[WRITTEN INSTRUCTION]
Return, exactly as written, the run of lines that begins at the line containing "head, paints = make_head()" and ends at the line containing "low, high = Vector((1e9,)". Nothing outside that run belongs in the answer.

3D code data

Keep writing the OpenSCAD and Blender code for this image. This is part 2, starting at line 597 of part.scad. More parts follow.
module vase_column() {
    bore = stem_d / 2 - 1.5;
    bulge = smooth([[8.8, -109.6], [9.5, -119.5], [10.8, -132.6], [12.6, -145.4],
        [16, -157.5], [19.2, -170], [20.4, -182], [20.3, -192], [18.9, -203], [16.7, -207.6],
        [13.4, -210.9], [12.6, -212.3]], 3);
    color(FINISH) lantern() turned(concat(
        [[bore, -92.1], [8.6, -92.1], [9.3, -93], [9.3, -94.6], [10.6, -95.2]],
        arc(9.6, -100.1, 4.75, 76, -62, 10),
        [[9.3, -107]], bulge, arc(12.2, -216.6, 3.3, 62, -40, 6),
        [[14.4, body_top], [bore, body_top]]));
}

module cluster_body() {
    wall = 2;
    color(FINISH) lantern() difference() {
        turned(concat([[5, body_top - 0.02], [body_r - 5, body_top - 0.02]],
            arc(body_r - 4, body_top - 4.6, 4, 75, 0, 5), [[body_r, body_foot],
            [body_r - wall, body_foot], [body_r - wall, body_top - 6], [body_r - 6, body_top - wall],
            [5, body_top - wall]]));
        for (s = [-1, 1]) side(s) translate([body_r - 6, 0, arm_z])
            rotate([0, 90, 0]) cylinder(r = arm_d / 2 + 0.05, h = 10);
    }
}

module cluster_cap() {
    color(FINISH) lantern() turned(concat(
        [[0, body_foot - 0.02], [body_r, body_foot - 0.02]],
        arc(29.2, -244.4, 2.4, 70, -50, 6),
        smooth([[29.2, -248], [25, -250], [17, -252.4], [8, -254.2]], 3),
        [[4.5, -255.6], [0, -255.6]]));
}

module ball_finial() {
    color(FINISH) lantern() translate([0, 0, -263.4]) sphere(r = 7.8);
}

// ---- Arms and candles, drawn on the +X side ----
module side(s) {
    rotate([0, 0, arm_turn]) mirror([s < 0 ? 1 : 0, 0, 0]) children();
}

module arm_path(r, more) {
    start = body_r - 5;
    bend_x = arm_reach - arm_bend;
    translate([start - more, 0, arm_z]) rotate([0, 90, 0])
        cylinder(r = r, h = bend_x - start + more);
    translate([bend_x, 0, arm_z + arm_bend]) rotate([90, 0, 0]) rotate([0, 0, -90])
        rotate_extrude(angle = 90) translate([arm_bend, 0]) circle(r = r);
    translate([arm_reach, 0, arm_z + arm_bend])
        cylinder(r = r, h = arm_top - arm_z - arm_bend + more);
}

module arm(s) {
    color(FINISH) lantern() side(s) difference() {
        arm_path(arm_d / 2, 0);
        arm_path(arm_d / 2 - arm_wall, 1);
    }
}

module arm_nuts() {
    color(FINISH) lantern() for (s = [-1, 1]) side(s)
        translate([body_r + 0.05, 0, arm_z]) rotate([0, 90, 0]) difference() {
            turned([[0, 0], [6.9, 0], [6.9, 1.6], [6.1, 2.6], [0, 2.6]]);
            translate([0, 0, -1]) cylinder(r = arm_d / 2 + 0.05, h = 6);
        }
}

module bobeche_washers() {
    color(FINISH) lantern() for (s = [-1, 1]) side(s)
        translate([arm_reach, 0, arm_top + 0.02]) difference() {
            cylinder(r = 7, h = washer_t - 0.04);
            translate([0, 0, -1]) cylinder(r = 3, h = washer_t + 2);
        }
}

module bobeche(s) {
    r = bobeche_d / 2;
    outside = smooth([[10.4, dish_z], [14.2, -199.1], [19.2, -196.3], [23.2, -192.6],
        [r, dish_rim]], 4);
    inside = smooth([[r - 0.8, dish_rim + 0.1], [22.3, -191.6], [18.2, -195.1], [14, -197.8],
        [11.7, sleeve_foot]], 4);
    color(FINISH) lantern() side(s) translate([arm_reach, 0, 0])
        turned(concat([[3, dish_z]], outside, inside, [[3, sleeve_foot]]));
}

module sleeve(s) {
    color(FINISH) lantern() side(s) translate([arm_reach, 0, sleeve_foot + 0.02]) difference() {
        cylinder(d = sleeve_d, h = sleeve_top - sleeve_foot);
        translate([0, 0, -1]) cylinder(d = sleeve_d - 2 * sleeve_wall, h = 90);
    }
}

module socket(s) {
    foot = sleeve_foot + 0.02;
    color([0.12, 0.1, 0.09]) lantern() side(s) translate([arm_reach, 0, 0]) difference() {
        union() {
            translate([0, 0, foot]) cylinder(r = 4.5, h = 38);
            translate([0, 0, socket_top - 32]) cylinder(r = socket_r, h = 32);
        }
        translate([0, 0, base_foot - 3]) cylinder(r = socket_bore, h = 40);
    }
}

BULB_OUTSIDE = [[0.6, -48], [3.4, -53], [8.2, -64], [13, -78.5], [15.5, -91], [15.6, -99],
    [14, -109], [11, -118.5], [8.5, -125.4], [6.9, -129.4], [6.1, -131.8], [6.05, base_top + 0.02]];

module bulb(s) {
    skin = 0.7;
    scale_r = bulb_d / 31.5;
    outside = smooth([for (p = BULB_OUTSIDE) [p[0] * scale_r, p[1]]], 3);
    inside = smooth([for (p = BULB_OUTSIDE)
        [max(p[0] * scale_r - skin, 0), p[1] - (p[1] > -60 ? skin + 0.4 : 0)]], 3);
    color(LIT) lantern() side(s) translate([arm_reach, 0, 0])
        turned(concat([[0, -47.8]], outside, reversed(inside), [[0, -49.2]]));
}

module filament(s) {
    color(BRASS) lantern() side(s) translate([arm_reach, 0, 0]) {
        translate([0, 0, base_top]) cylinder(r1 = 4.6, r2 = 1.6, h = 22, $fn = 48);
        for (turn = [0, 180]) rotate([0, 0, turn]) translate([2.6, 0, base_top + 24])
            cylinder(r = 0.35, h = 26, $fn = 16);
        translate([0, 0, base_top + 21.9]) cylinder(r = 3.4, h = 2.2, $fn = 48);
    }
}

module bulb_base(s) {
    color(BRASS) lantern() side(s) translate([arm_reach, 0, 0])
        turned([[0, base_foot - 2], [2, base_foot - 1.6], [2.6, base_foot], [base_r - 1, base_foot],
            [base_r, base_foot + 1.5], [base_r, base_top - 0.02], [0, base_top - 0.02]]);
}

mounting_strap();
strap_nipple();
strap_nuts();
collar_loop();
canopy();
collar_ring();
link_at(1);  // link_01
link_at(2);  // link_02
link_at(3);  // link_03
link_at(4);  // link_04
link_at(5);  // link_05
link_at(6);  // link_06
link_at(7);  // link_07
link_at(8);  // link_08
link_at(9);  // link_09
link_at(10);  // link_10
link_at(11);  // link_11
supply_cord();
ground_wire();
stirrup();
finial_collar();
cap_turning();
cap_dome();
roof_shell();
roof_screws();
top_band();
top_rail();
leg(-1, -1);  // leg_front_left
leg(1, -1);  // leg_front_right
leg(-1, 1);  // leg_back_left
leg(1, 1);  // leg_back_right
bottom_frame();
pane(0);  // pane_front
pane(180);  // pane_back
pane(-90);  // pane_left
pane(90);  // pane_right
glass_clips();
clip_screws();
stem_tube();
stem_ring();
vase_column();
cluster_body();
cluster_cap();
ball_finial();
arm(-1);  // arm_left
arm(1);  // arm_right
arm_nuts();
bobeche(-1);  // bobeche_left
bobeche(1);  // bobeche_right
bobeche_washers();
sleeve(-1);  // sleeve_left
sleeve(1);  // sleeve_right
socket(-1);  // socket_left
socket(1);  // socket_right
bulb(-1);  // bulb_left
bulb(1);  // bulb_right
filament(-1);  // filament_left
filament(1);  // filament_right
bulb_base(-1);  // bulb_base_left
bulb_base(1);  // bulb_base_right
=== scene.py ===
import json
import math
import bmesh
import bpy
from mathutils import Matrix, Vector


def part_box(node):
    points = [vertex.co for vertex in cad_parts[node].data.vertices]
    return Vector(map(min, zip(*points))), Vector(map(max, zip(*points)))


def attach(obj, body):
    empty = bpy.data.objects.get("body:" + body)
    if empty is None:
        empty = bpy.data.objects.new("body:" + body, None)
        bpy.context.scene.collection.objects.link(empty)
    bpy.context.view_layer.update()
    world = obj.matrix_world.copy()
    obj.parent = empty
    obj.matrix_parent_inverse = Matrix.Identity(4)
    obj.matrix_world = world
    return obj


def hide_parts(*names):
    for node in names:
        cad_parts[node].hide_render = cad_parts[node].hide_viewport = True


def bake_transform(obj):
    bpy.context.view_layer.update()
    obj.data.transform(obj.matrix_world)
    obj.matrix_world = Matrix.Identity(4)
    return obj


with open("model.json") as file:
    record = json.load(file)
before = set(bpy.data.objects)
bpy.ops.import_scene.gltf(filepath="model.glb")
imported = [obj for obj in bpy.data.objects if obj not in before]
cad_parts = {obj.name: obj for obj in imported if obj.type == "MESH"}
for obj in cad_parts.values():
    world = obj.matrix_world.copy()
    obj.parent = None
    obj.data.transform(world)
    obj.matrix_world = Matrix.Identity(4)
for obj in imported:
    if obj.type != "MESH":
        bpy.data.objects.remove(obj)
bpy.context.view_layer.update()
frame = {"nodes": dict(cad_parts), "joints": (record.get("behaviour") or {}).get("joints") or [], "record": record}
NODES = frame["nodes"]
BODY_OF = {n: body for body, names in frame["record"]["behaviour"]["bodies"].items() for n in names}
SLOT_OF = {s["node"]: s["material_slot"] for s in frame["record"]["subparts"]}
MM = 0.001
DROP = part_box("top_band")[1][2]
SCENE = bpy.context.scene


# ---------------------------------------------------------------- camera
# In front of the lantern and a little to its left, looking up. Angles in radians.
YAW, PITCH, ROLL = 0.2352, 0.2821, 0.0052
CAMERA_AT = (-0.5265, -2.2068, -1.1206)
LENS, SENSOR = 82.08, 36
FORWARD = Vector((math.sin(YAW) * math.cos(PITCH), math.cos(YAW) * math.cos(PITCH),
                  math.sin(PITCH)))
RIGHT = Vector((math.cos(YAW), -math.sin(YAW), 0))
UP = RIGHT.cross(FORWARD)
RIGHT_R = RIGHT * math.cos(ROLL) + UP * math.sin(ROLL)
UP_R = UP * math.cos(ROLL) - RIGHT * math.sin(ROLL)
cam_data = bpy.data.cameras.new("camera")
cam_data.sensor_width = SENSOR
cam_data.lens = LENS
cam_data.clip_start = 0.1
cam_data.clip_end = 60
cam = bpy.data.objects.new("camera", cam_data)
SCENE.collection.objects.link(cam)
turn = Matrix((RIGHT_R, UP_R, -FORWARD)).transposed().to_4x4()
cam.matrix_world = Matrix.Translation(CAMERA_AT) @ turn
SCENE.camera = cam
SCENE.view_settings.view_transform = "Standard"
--
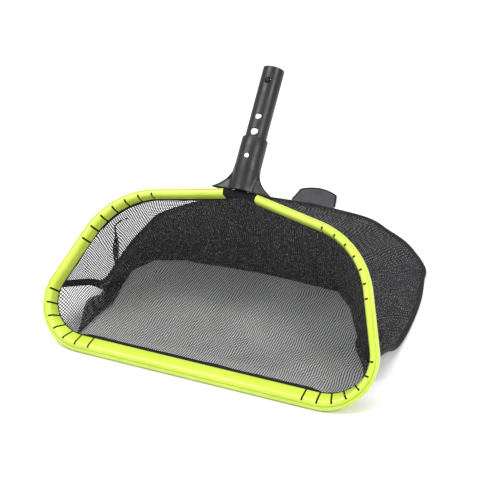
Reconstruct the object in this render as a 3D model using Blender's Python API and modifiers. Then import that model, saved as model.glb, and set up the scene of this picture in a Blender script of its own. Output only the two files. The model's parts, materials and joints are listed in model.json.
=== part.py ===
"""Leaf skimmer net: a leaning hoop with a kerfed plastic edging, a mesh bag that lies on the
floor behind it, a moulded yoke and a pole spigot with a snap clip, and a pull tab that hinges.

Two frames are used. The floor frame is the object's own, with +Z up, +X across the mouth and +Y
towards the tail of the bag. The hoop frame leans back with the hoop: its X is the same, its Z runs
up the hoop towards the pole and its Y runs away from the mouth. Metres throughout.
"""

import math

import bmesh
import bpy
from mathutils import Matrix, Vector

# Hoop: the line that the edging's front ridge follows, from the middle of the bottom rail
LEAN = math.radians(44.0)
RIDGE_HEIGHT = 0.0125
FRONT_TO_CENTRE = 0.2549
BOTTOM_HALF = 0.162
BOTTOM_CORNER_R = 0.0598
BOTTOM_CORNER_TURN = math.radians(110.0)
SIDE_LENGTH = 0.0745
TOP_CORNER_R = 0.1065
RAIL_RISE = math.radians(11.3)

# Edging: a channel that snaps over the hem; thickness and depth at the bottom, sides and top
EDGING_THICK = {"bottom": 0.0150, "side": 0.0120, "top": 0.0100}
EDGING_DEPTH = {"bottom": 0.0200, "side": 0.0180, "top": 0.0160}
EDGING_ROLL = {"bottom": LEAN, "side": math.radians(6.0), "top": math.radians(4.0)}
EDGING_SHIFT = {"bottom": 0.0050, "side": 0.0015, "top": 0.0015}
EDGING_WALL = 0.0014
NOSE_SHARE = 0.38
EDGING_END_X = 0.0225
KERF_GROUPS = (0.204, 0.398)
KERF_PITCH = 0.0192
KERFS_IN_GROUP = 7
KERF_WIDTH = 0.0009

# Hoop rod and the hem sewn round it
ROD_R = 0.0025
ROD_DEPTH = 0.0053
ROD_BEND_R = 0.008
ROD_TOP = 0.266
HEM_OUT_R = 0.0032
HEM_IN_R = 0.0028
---
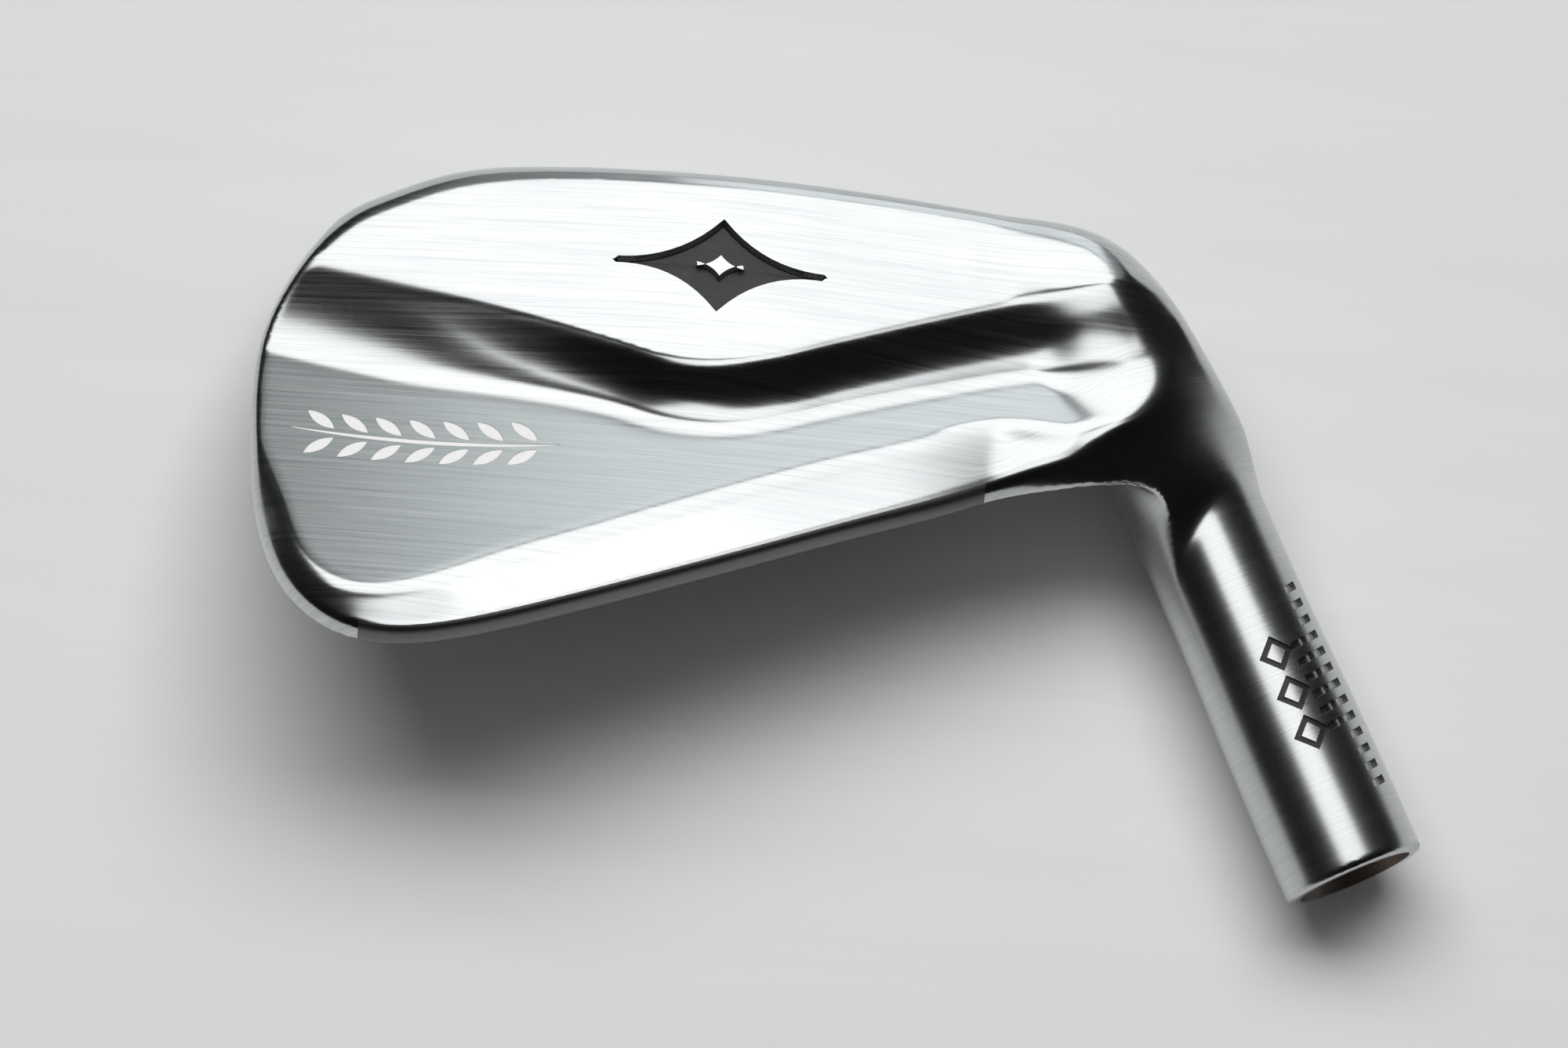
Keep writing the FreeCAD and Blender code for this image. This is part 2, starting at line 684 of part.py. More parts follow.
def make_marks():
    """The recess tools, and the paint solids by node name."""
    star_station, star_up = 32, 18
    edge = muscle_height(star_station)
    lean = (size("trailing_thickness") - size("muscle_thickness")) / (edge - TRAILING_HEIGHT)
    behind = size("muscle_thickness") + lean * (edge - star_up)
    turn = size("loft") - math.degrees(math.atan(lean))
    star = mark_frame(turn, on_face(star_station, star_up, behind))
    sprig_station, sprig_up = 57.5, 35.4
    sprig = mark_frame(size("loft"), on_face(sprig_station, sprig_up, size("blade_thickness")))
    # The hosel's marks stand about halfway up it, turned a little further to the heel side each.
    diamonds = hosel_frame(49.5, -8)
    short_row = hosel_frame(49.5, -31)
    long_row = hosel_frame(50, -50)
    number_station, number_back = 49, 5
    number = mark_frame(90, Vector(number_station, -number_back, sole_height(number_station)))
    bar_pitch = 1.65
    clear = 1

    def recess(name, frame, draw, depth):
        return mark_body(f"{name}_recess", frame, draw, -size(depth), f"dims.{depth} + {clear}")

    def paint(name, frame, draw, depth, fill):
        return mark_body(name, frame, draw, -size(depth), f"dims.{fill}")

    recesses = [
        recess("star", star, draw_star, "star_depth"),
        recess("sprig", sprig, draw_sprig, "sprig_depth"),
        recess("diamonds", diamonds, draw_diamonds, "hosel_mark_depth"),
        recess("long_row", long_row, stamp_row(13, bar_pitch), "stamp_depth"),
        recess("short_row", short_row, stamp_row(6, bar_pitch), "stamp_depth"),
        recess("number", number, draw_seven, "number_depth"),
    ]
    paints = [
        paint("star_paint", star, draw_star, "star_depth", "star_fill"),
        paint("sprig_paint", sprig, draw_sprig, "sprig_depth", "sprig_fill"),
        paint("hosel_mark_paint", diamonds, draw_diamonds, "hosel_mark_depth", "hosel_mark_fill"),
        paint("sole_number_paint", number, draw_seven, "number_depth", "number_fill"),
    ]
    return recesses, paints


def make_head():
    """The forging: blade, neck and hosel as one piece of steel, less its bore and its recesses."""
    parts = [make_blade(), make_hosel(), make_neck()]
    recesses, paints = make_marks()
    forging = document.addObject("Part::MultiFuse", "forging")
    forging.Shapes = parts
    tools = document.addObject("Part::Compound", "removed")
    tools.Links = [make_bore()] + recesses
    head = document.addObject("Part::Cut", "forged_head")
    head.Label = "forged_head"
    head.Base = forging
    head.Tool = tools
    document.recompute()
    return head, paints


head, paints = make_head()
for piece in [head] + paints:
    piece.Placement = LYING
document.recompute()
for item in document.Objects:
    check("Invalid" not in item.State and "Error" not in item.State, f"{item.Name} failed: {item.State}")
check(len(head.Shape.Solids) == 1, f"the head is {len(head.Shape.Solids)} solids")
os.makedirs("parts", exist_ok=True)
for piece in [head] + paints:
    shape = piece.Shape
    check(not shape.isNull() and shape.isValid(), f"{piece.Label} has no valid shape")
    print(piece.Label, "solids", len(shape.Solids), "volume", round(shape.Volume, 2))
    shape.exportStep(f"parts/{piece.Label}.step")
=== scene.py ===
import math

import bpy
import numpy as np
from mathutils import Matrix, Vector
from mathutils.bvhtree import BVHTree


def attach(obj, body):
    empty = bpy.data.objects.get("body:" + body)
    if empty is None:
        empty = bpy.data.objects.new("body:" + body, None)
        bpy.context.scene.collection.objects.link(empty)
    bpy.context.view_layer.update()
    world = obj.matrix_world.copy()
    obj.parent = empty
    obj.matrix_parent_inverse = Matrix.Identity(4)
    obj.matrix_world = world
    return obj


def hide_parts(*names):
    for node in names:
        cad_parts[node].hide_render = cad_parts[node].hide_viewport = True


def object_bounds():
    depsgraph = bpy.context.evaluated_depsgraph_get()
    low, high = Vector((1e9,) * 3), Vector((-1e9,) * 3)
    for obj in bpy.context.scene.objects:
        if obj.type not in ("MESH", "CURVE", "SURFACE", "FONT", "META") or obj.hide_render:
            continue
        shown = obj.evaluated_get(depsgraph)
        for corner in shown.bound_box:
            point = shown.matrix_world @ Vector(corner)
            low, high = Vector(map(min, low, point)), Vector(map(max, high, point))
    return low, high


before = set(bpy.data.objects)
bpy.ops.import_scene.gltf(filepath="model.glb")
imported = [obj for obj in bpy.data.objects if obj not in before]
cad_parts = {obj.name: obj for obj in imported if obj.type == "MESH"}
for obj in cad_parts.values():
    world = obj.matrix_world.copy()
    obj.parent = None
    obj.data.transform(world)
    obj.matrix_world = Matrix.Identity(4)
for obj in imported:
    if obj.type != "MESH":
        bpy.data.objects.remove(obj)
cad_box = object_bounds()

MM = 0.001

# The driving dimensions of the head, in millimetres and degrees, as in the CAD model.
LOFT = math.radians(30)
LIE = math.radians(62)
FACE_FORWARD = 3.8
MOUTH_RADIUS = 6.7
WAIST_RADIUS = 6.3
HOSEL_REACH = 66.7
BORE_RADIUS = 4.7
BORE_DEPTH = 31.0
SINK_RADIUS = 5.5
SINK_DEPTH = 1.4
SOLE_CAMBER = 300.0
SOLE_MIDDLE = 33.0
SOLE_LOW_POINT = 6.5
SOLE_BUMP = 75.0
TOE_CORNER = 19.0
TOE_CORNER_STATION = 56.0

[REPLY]
head, paints = make_head()
for piece in [head] + paints:
    piece.Placement = LYING
document.recompute()
for item in document.Objects:
    check("Invalid" not in item.State and "Error" not in item.State, f"{item.Name} failed: {item.State}")
check(len(head.Shape.Solids) == 1, f"the head is {len(head.Shape.Solids)} solids")
os.makedirs("parts", exist_ok=True)
for piece in [head] + paints:
    shape = piece.Shape
    check(not shape.isNull() and shape.isValid(), f"{piece.Label} has no valid shape")
    print(piece.Label, "solids", len(shape.Solids), "volume", round(shape.Volume, 2))
    shape.exportStep(f"parts/{piece.Label}.step")
=== scene.py ===
import math

import bpy
import numpy as np
from mathutils import Matrix, Vector
from mathutils.bvhtree import BVHTree


def attach(obj, body):
    empty = bpy.data.objects.get("body:" + body)
    if empty is None:
        empty = bpy.data.objects.new("body:" + body, None)
        bpy.context.scene.collection.objects.link(empty)
    bpy.context.view_layer.update()
    world = obj.matrix_world.copy()
    obj.parent = empty
    obj.matrix_parent_inverse = Matrix.Identity(4)
    obj.matrix_world = world
    return obj


def hide_parts(*names):
    for node in names:
        cad_parts[node].hide_render = cad_parts[node].hide_viewport = True


def object_bounds():
    depsgraph = bpy.context.evaluated_depsgraph_get()
    low, high = Vector((1e9,) * 3), Vector((-1e9,) * 3)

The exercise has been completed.